Gyaan

Shallow vs Deep Copy

intermediate copy deepcopy references shallow-copy

In Python, variables don’t hold values directly — they hold references (pointers) to objects in memory. This means copying isn’t always what we expect.

Shallow Copy
original
copy
↓           ↓
[1, 2]
new list
[1, 2]
new list
↓           ↓
[3, 4]
nested list SHARED
Deep Copy
original
copy
↓           ↓
[1, 2]
[3, 4]
[1, 2]
[3, 4]
fully independent copies

Assignment (=) — Not a Copy at All

Assignment just creates another name pointing to the same object. No copying happens.

a = [1, 2, [3, 4]]
b = a               # b points to the SAME object
b.append(5)
print(a)  # [1, 2, [3, 4], 5] — a is affected too!
print(id(a) == id(b))  # True — same object in memory

Shallow Copy

Creates a new outer object, but the nested objects inside still share the same references.

import copy

a = [1, 2, [3, 4]]
b = copy.copy(a)   # shallow copy

# Other ways to shallow copy:
# b = a[:]         — slice notation
# b = list(a)      — constructor
# b = a.copy()     — list's built-in method

b.append(5)
print(a)  # [1, 2, [3, 4]] — outer list is independent

b[2].append(99)
print(a)  # [1, 2, [3, 4, 99]] — nested list is SHARED!

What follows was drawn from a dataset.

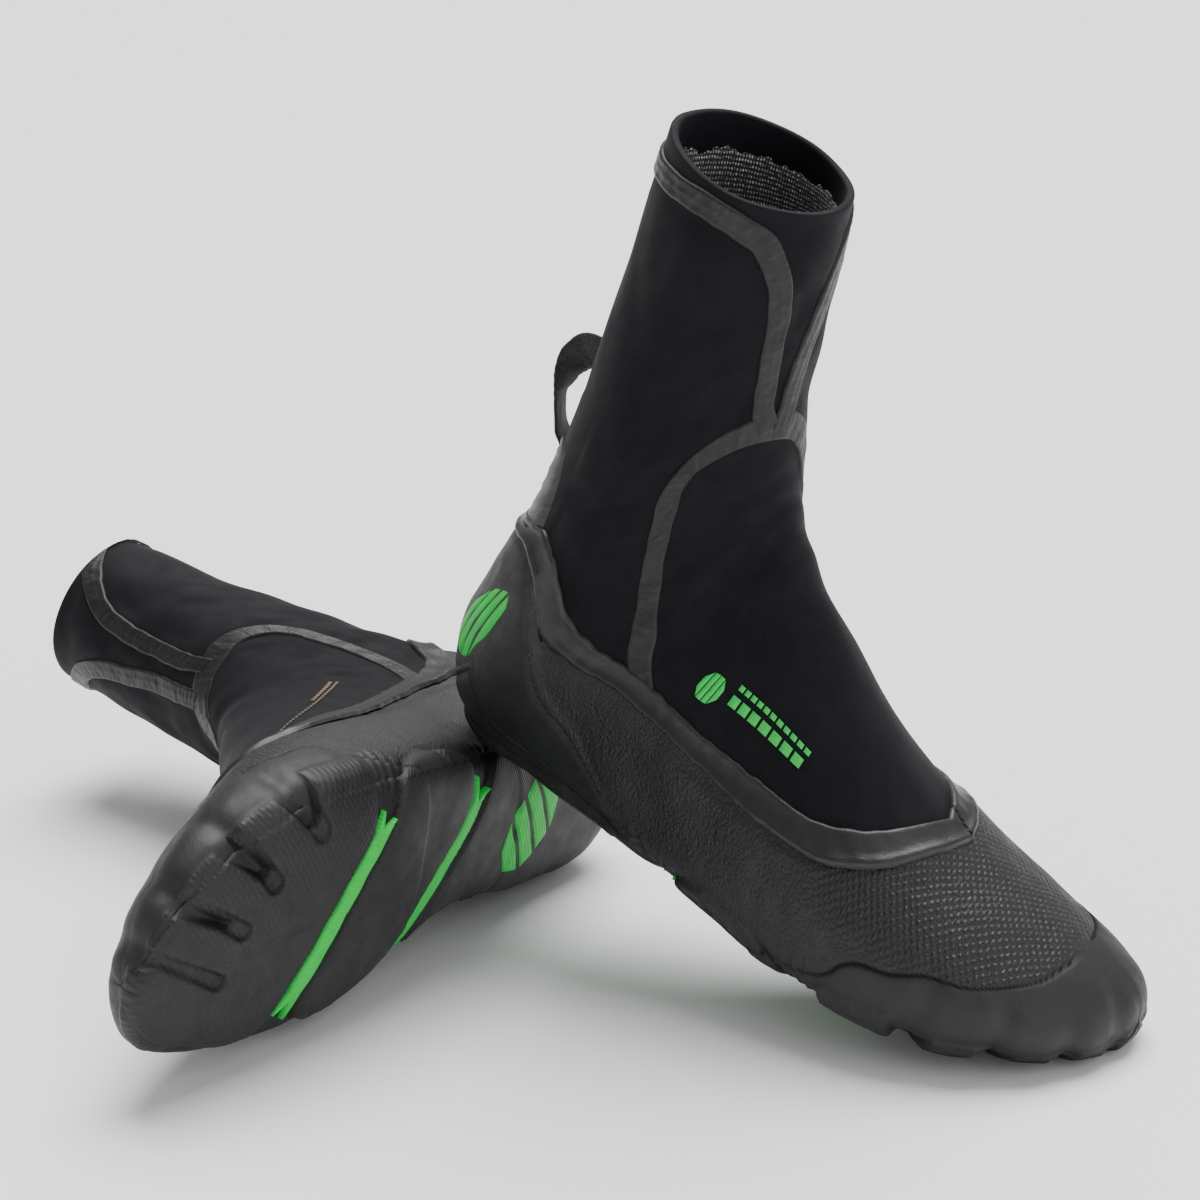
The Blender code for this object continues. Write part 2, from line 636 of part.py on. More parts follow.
Finish = namedtuple("Finish", "colour roughness")
SMOOTH_NEOPRENE = Finish(NEOPRENE_BLACK, 0.8)
SEAM_TAPE = Finish(TAPE_GREY, 0.45)
TEXTURED_RUBBER = Finish(RUBBER_GREY, 0.55)
SMOOTH_RUBBER = Finish(RUBBER_GREY, 0.4)
TREAD_RUBBER = Finish(SOLE_GREY, 0.6)
GREEN_RUBBER = Finish(ACCENT_GREEN, 0.5)
KNIT = Finish(KNIT_GREY, 0.95)
WEBBING = Finish(WEBBING_BLACK, 0.7)


def empty(name, parent, location, turn=(0.0, 0.0, 0.0)):
    """Empty that carries a body of the boot."""
    thing = bpy.data.objects.new(name, None)
    thing.location = Vector(location) * MM
    thing.rotation_euler = Euler([math.radians(value) for value in turn], "XYZ")
    thing.parent = parent
    bpy.context.scene.collection.objects.link(thing)
    return thing


class Boot:
    """Builds one boot's sub-parts and hangs them on its foot, its shaft and its pull loop."""

    def __init__(self, side, place, turn, lattice, collection):
        self.side = side
        self.lattice = lattice
        self.flip = -1.0 if side == "left" else 1.0
        self.collection = collection
        self.foot = empty(f"{side}_foot_frame", None, place, turn)
        self.shaft = empty(f"{side}_ankle_pivot", self.foot, ANKLE_AXIS)
        offset = [loop - ankle for loop, ankle in zip(LOOP_AXIS, ANKLE_AXIS)]
        self.loop = empty(f"{side}_loop_pivot", self.shaft, offset)
        self.origins = {self.foot: (0.0, 0.0, 0.0), self.shaft: ANKLE_AXIS, self.loop: LOOP_AXIS}

    def add(self, name, mesh, finish, parent):
        """Make an object of a mesh drawn in the boot's frame, and parent it."""
        origin = Vector(self.origins[parent])
        for vertex in mesh.verts:
            place = vertex.co - origin
            vertex.co = Vector((place.x, place.y * self.flip, place.z)) * MM
        if self.flip < 0:
            bmesh.ops.reverse_faces(mesh, faces=mesh.faces)
        full_name = f"{self.side}_{name}"
        data = bpy.data.meshes.new(full_name)
        mesh.to_mesh(data)
        mesh.free()
        data.materials.append(make_material(full_name, finish.colour, finish.roughness))
        thing = bpy.data.objects.new(full_name, data)
        thing.parent = parent
        self.collection.objects.link(thing)

    def build_upper(self):
        """Neoprene panels and the linings inside them."""
        quarter = quarter_outline()
        self.panel("vamp_panel", twisted(vamp_outline()), NEOPRENE, SMOOTH_NEOPRENE, self.foot, wraps=True)
        self.panel("outer_quarter", twisted(quarter), NEOPRENE, SMOOTH_NEOPRENE, self.foot)
        self.panel("inner_quarter", twisted(other_side(quarter)), NEOPRENE, SMOOTH_NEOPRENE, self.foot)
        self.panel("collar_and_gusset", twisted(collar_outline()), NEOPRENE, SMOOTH_NEOPRENE, self.shaft)
        self.panel("sole_panel", sole_outline(), NEOPRENE, SMOOTH_NEOPRENE, self.foot)
        side = side_lining_outline()
        self.panel("outer_lining", side, LINING, KNIT, self.foot, gap=LINING_GAP)
        self.panel("inner_lining", other_side(side), LINING, KNIT, self.foot, gap=LINING_GAP)
        self.panel("insole_lining", sole_outline(), LINING, KNIT, self.foot, gap=LINING_GAP)
        self.panel("shaft_lining", shaft_lining_outline(), LINING, KNIT, self.shaft, wraps=True)

    def build_tapes(self):
        """Tapes over the seams."""
        half = smooth_line((*ARCH_FRONT, *ARCH_SIDE[1:7], ARCH_TAPE_END))
        arch = np.concatenate((half[::-1], other_side(half)[1:]))
        self.panel("arch_tape", twisted(band(arch, TAPE_HALF_WIDTH)), TAPE, SEAM_TAPE, self.foot)
        collar = smooth_line((COLLAR_TAPE_START, *COLLAR_SEAM[1:], *COLLAR_BACK[:1], (437, -178)))
        outline = band(collar, COLLAR_TAPE_HALF_WIDTH)
        outline[:, 0] = np.minimum(outline[:, 0], BOOT_TOP - 0.3)
        self.panel("outer_collar_tape", twisted(outline), TAPE, SEAM_TAPE, self.shaft)
        self.panel("inner_collar_tape", twisted(other_side(outline)), TAPE, SEAM_TAPE, self.shaft)
        self.panel("heel_tab", back_tab_outline(), TAPE, SEAM_TAPE, self.foot)

    def build_rubber(self):
        """Rubber shell bonded round the foot."""
        self.panel("edge_tape", edge_tape_outline(), EDGE_TAPE, SMOOTH_RUBBER, self.foot)
        self.panel("foot_shell", shell_panels(), SHELL, TEXTURED_RUBBER, self.foot)
        self.panel("toe_rand", rand_outline(), RAND, SMOOTH_RUBBER, self.foot, wraps=True)
        self.panel("heel_counter", counter_outline(), COUNTER, SMOOTH_RUBBER, self.foot)
        self.panel("heel_badge", badge_outline(), BADGE, GREEN_RUBBER, self.foot)
        self.panel("outsole", sole_outline(), OUTSOLE, TREAD_RUBBER, self.foot)

    def build_tread(self):
        """Tread pads, flex strips and emblem under the outsole."""
        sole = Sole(self.lattice)
        plug = sole.places(ellipse(EMBLEM_CENTRE, EMBLEM_SIZE, EMBLEM_SIDES))
        heel = sole.places(cut_corners(HEEL, 2))
        self.panel("forefoot_tread", sole.places(cut_corners(FOREFOOT, 1)), TREAD, TREAD_RUBBER, self.foot)
        self.panel("midfoot_tread", sole.places(cut_corners(MIDFOOT, 2)), TREAD, TREAD_RUBBER, self.foot)
        self.panel("heel_tread", heel, TREAD, TREAD_RUBBER, self.foot, holes=[plug], level=HEEL_FLAT)
        self.panel("sole_emblem", plug, TREAD, GREEN_RUBBER, self.foot, level=HEEL_FLAT)
        self.panel("front_flex_strip", sole.places(forked_strip(FRONT_STRIP)), STRIP, GREEN_RUBBER, self.foot)
        self.panel("rear_flex_strip", sole.places(forked_strip(REAR_STRIP)), STRIP, GREEN_RUBBER, self.foot)

    def build(self):
        """Build every sub-part of the boot."""
        self.build_upper()
        self.build_tapes()
        self.build_rubber()
        self.build_tread()
        self.add("pull_loop", strap(), WEBBING, self.loop)

    def panel(self, name, outline, layer, finish, parent, holes=(), gap=SEAM_GAP, wraps=False, level=None):
        """Make one layered sub-part and add it."""
        mesh = panel(self.lattice, [outline, *holes], layer, gap, wraps, level)
        self.add(name, mesh, finish, parent)


def main():
    """Clear the scene and build both boots."""
    for thing in list(bpy.data.objects):
        bpy.data.objects.remove(thing, do_unlink=True)
    collection = new_collection(COLLECTION_NAME)
    lattice = Lattice()
    Boot("right", RIGHT_PLACE, RIGHT_TURN, lattice, collection).build()
    Boot("left", LEFT_PLACE, LEFT_TURN, lattice, collection).build()


main()
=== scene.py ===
"""Looks of a pair of neoprene surf boots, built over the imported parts.

Each boot is laid out in its own frame in millimetres: X from heel to toes, Y to the inner side on the right
boot, Z up.  A place on it is a distance along the boot from the toe tip and an angle round it: 0 degrees is
the front, 180 the sole and back, negative the outer side.
"""

import json
import math

import bpy
import numpy as np
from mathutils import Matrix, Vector
from mathutils.bvhtree import BVHTree


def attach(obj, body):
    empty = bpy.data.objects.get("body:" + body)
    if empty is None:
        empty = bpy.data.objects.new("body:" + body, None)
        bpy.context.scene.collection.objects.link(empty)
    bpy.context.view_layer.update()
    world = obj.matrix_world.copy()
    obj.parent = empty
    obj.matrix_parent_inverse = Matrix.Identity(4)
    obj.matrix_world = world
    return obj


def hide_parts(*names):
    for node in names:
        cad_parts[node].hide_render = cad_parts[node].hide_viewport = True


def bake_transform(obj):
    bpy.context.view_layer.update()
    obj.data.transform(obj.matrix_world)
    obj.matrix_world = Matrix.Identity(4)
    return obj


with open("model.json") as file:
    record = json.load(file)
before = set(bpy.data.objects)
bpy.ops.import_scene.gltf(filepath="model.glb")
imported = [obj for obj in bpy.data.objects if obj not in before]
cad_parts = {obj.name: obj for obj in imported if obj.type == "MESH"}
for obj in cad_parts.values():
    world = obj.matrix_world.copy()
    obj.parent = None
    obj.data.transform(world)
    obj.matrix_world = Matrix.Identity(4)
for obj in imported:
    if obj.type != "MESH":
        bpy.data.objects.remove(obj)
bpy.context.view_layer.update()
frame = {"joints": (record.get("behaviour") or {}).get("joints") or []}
MM = 0.001
JOINTS = {joint["name"]: joint for joint in frame["joints"]}
# In the boot's own frame: x and z of the ankle joint, the lean of the pull loop's hinge, and for soft pieces
# the two bodies they join and the points where the bend starts and ends.
ANKLE = (72, 96)
LOOP_LEAN = math.atan2(4.6, 36.3)
BENDS = {"ankle": ("foot", "shaft", ((75.0, 0.0, 100.0), (75.0, 0.0, 158.0))),
         "pull": ("loop", "shaft", ((5.0, 0.0, 138.3), (13.5, 0.0, 138.3)))}

# -------- shape of the boot
# distance along, lowest x z, highest x z, reach to the outer and inner side, level of the widest point, and
# squareness at the outer edge, inner edge and top of each cross-section.
STATIONS = np.array((
    (0, 277, 18, 277, 18, 11, 11, 0.45, 2.2, 2.2, 2.0),
    (5, 275.5, 12, 275, 24, 1, 21, 0.45, 2.4, 2.4, 2.0),
    (12, 271, 10, 269.5, 28.5, -11, 30, 0.44, 2.6, 2.6, 2.0),
    (22, 262, 8, 260, 33, -24, 36.5, 0.42, 2.8, 2.8, 2.0),
    (36, 248, 5.6, 246, 39, -36, 41, 0.38, 3.0, 3.0, 2.0),
    (54, 230, 2.5, 228, 46, -46, 44, 0.36, 3.2, 3.0, 2.0),
    (80, 204, -1.0, 203, 57, -52, 45, 0.33, 3.2, 3.0, 2.0),
    (110, 174, -2.5, 176, 73, -51, 41, 0.30, 3.2, 2.6, 1.9),
    (140, 144, -1.2, 151, 92.5, -47, 36, 0.29, 3.2, 2.3, 1.85),
    (168, 112, 1.8, 130, 110, -42, 33, 0.29, 3.3, 2.2, 1.85),
    (195, 80, 3.8, 117, 121.5, -39, 33.5, 0.33, 3.3, 2.5, 1.9),
    (220, 48, 4.8, 109.5, 129.5, -37.5, 35, 0.38, 3.1, 2.8, 1.95),
    (243, 18, 6.0, 104.5, 136, -38, 36.5, 0.42, 2.7, 2.6, 2.0),
    (260, 2, 17, 101.5, 142.5, -38.5, 37.5, 0.45, 2.3, 2.2, 2.0),
    (275, -2.5, 36, 99, 149.5, -39, 38, 0.47, 2.1, 2.1, 2.0),
    (295, 1.5, 60, 96.5, 158, -39, 38.5, 0.48, 2.0, 2.0, 2.0),
    (315, 8, 84, 94.5, 167, -38.5, 38, 0.49, 2.0, 2.0, 2.0),
    (335, 12.2, 105, 92.2, 178, -37.5, 37, 0.5, 2.0, 2.0, 2.0),
    (360, 15.7, 135, 89.7, 195, -36, 35.5, 0.5, 2.0, 2.0, 2.0),
    (390, 17.7, 172, 88.2, 216, -34.5, 34.5, 0.5, 2.0, 2.0, 2.0),
    (415, 19.0, 209, 86.0, 236, -33, 33, 0.5, 2.0, 2.0, 2.0),
    (440, 20.0, 250, 84.5, 257, -32, 32, 0.5, 2.0, 2.0, 2.0),
))
TOP = 440.0
RIM_DROP = 16.5
LINING_EDGE = 8.0  # how far the lining ends below the rim
FLAT = 38.0 * math.pi / 180  # millimetres to a degree round the boot, about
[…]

This is where shallow copies break. The top-level list is new, but a[2] and b[2] still point to the exact same [3, 4] list.

Deep Copy

Creates a completely independent copy — every nested object is recursively duplicated.

import copy

a = [1, 2, [3, 4]]
b = copy.deepcopy(a)

b[2].append(99)
print(a)  # [1, 2, [3, 4]] — completely unaffected
print(b)  # [1, 2, [3, 4, 99]]

Verifying with id()

We can use id() to check if two variables point to the same object.

import copy

a = [1, 2, [3, 4]]
b = copy.copy(a)
c = copy.deepcopy(a)

print(id(a) == id(b))       # False — different outer lists
print(id(a[2]) == id(b[2])) # True — same nested list (shallow!)
print(id(a[2]) == id(c[2])) # False — different nested lists (deep!)

Quick Reference

OperationNew outer object?New nested objects?
b = aNoNo
b = a.copy()YesNo
b = copy.deepcopy(a)YesYes

In simple language, assignment just creates another label for the same box. Shallow copy gives us a new box but the items inside are still shared. Deep copy gives us a completely new box with brand new items — nothing is shared.